The third part is the most devastating and heartbreaking. Abdullah has attempted to get his family to safety in Greece. They risk their lives, and his wife and two sons pay the ultimate sacrifice when they all drowned trying to make that crossing in an over-crowded ill-equipped boat with too many others all desperate to escape as well. This is the part where the world is awakened to the desperate plight of the refugees because a photographer has captured their sorrow and anguish in a picture of little Alan, the joyous and happy little boy, face down on the beach, wearing the clothes his Aunt Tima had bought for him.

Abdullah is beyond devastated, and takes to sleeping by their graves and refuses to leave Syria now that he has lost everything. Tima speaks to the press, to politicians and becomes an advocate in any way she can to wake the world up to the suffering and plight of the refugees. She feels the politicians are still sleeping, and even though every time that picture of Alan is shown, it causes her family unbelievable grief, she knows it keeps this tragedy in front.

“Many well-intentioned people post that photo, sharing it in the spirit of helping refugees. We are willing to swallow the heartache the photo causes in the hopes that it will prevent more suffering and deaths. But many others help themselves to the photograph to support their own political agendas. We are powerless to stop that because we don’t own the photograph of the boy on the beach, yet for Abdullah, it is a literal reminder of the horrible moment when his wife and sons slipped from his grasp.”
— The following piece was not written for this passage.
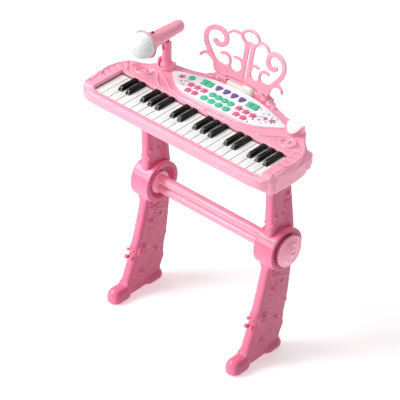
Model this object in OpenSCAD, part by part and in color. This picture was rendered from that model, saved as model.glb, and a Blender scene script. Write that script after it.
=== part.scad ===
// Toy electronic keyboard on a two-legged stand, with a scrollwork music rest and a microphone.
// Millimetres, +Z up, +X to the player's right, +Y away from the player.
// Lengths along Y are laid out from the front edge of the white keys. placed() then shifts the whole
// so that the origin is the middle of the footprint box, at floor level.

/* [Keys] */
// Distance between neighbouring white keys
key_pitch = 18; // [17.8:0.1:18]
// Gap between neighbouring keys
key_gap = 0.6; // [0.5:0.1:0.8]
// Height of the white keys' tops above the floor
key_level = 450; // [450:1:450]
// Length of white key that shows in front of the casing
key_show = 72; // [70:1:72]
// Front edge of the black keys, behind the front edge of the white keys
black_front = 30; // [28:1:34]
// Width of a black key at its foot
black_w = 10; // [9:0.5:10]
// Height of a black key above the white keys
black_rise = 6.6; // [5:0.2:7]
// Distance of the hinge line behind the front edge of the white keys
hinge_y = 110; // [110:1:112]

/* [Casing] */
// Depth of the bar in front of the keys
front_bar = 18; // [18:1:20]
// Rearmost point of the casing
casing_back = 187; // [187:1:189]
// Height of the casing's lower edge above the floor
casing_foot = 424; // [424:1:424]
// Height of the seam between the two casing shells
seam_level = 437; // [437:1:437]
// Height of the casing's top face
casing_top = 452; // [452:1:452]
// Thickness of the casing walls
wall = 2.5; // [2:0.1:3]
// Distance of the two cups from the middle
cup_x = 152.5; // [152:0.5:153]
// Distance of the cups behind the front edge of the white keys
cup_y = 141; // [140:1:142]

/* [Panel and buttons] */
// Highest point of the domed control panel
panel_top = 460; // [459:0.5:461]
// Radius of the panel's dome
panel_radius = 1445; // [1400:5:1500]
// How far a button stands above the panel
button_rise = 2.6; // [1.8:0.2:3]
// Gap around a button in the panel
button_gap = 0.35; // [0.3:0.05:0.5]

/* [Music rest] */
// Thickness of the scrollwork plate
rest_t = 3.2; // [2.8:0.2:3.6]
// Angle at which the rest leans back
rest_lean = 12.7; // [10:0.1:15]
// Angle at which each wing folds forward
rest_fold = 9; // [7:0.5:9]
// Distance of the spine's foot behind the front edge of the white keys
rest_y = 180; // [180:0.5:181]

/* [Microphone] */
// Height of the microphone's centre line
mic_level = 525; // [524:1:526]
// Radius of the flared rim
mic_rim_r = 27; // [26:0.5:28]
// Radius of the grille
grille_r = 25; // [24:0.5:25]
// Radius of the post
post_r = 9; // [8:0.5:9]
// Height of the hinge under the microphone
tilt_level = 500; // [500:1:500]

/* [Stand] */
// Distance of each leg's middle plane from the middle
leg_x = 151; // [150:1:152]
// Thickness of a leg
leg_t = 22; // [20:1:22]
// Radius of the round collar half-way up each leg
collar_r = 42; // [41:1:42]
// Height of the collar's axis
collar_level = 227; // [226:1:228]
// Distance of the collar's axis behind the front edge of the white keys
collar_y = 104; // [103:1:105]
// Radius of one lobe of the crossbar
bar_r = 9.3; // [9:0.1:9.5]
// Radius of a foot pad
pad_r = 16.5; // [16:0.5:17]

/* [Hidden] */
$fn = 48;
fine = 72;
WHITE = 22;
// A black key stands after a white key unless the two notes are a semitone apart.
black_at = [for (i = [1:WHITE - 1]) if (i % 7 != 1 && i % 7 != 4) i];
BLACK = len(black_at);
function two_digits(n) = str(n < 10 ? "0" : "", n);
white_names = [for (i = [1:WHITE]) str("white_key_", two_digits(i))];
black_names = [for (i = [1:BLACK]) str("black_key_", two_digits(i))];

// Keys
bed_w = WHITE * key_pitch;
key_t = 3.5;
key_skirt = 12;
key_step_y = 72.8;
key_under = 3;
hinge_z = key_level - 8.5;
hinge_r = 1.5;
saddle_r = 1.9;
black_slope = 4.5;
black_taper = 1;

// Casing
plate_under = casing_top - wall;
window_gap = 0.9;
edge = 0.01;
casing_mid = (casing_back - front_bar) / 2;
tray_front = -3;

cup_r = 17.5;
petal_top = 468.5;
saddle_low = 457;
saddle_cut_r = 17.2;
// X, Y, radius and lower end of each rounded corner
corner_rounds = [
    [210, 106, 9.5, 430], [217, 96, 8, 430], [219.8, 0.5, 4.6, 424.5], [222.6, 10.5, 4.2, 424.5]
];
// X, Y and radius of each scallop beside the bracket
bracket_scallops = [[71, 172.6, 8], [57, 178, 7.5]];
rim_rise = 2.2;
rim_w = 2.4;
socket_r = 9;

// Battery bay, loudspeaker and the screw that holds the battery door
bay_low = [-54, 122];
bay_high = [54, 166];
bay_wall = 2;
door_screw = [0, 161.5];
speaker_at = [105, 146];
speaker_r = 24;

// Control panel, buttons and circuit board
panel_wall = 1.5;
panel_t = 2;
board_top = 449.2;
board_t = 1.6;
button_foot = board_top + 1.2;
far = 400;

// Rest
rest_z = 466;
rest_foot = 2;
tab_u = 45;
tab_w = 12;
bracket_top = 467.4;
lamp_half = 33.3;
lamp_r = 7.9;
lamp_y = 172.4;
lamp_z = 457.5;
dome_r = 14.2;
dome_z = 463.5;
rest_top = 101.6;

// Microphone and post
rim_y = 85;
grille_y = 81.5;
switch_y = 107;
tongue_t = 5;
tail_r = 12;
lip = 1.8;
fork_gap = 5.8;
pin_r = 2;
peg_r = 7;
peg_foot = 441;
skirt_r = 13.6;
skirt_h = 15;

// Stand
leg_in = leg_x - leg_t / 2;
collar_in = 130;
collar_out = 174;
recess_r = 32;
recess_depth = 12;
cap_r = 31;
cap_rise = 6;
cap_edge = 5;
cap_well_r = 34;
cap_well = 4;
neck_r = 25;
neck_long = cap_well + 3;
web_t = 6;
bar_levels = [213, 233];
flange_r = 22;
spigot_w = 13;
sole_level = 2.5;
toe_y = -6;
heel_y = 80;
pad_long = 18;
mid_y = (rest_y + rest_top * sin(rest_lean) + rest_t / 2 * cos(rest_lean) + toe_y - pad_r) / 2;

// Screws
screw_r = 1.4;
pilot_r = 1.46;
head_r = 3.2;
boss_r = 4.2;
casing_screws = [[212, 14], [214, 60], [66, 173.5]];

// Points of a smooth curve through p, with n steps between two points
function blend(a, b, c, d, t) =
    0.5 * (2 * b + (c - a) * t + (2 * a - 5 * b + 4 * c - d) * t * t + (3 * b - a - 3 * c + d) * t * t * t);
function smooth(p, n) = let (m = len(p) - 1) concat(
    [for (i = [0:m - 1]) for (k = [0:n - 1])
        blend(p[max(i - 1, 0)], p[i], p[i + 1], p[min(i + 2, m)], k / n)],
    [p[m]]
);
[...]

This is not a political story that Tima Kurdi has written. While she does speak of her criticism of the Harper government and his dismissal of the refugee crisis, this is absolutely her personal story. I do hope you read this when it comes out in April and you take some time to walk in their shoes, and take this harrowing journey with them. It is an important read, and it is so heartbreaking. Tima Kurdi writes this story well and it’s obviously one that will stay with me for quite some time.